BEGIN

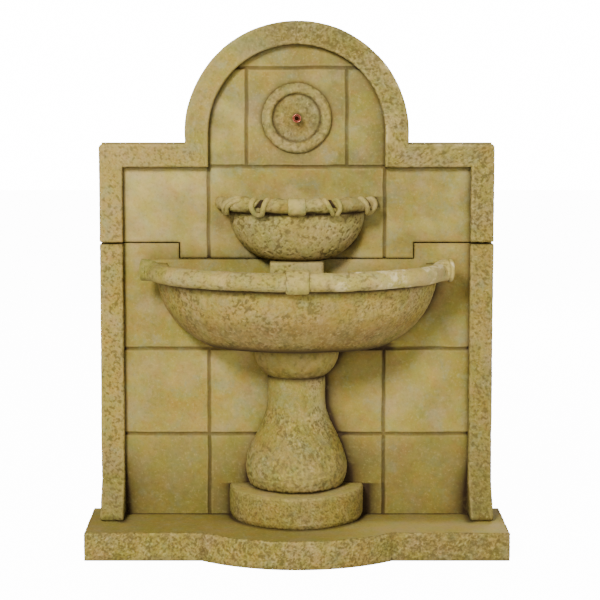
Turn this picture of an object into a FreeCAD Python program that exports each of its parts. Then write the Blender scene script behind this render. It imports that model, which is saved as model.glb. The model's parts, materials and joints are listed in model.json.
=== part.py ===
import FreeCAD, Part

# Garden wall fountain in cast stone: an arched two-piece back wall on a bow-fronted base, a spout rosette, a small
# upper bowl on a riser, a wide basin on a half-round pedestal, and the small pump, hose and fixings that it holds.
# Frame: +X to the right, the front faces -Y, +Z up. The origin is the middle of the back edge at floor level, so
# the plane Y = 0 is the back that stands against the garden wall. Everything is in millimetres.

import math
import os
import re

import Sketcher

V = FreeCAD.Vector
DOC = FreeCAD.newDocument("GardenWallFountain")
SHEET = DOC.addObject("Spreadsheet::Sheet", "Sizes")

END

__EXERCISE AIM__.
Reproduce the full listing exactly.

__EXERCISE RESPONSE__.
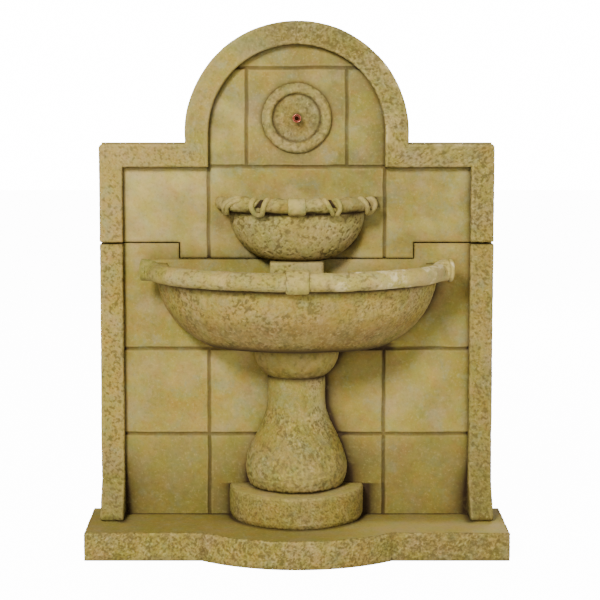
Turn this picture of an object into a FreeCAD Python program that exports each of its parts. Then write the Blender scene script behind this render. It imports that model, which is saved as model.glb. The model's parts, materials and joints are listed in model.json.
=== part.py ===
import FreeCAD, Part

# Garden wall fountain in cast stone: an arched two-piece back wall on a bow-fronted base, a spout rosette, a small
# upper bowl on a riser, a wide basin on a half-round pedestal, and the small pump, hose and fixings that it holds.
# Frame: +X to the right, the front faces -Y, +Z up. The origin is the middle of the back edge at floor level, so
# the plane Y = 0 is the back that stands against the garden wall. Everything is in millimetres.

import math
import os
import re

import Sketcher

V = FreeCAD.Vector
DOC = FreeCAD.newDocument("GardenWallFountain")
SHEET = DOC.addObject("Spreadsheet::Sheet", "Sizes")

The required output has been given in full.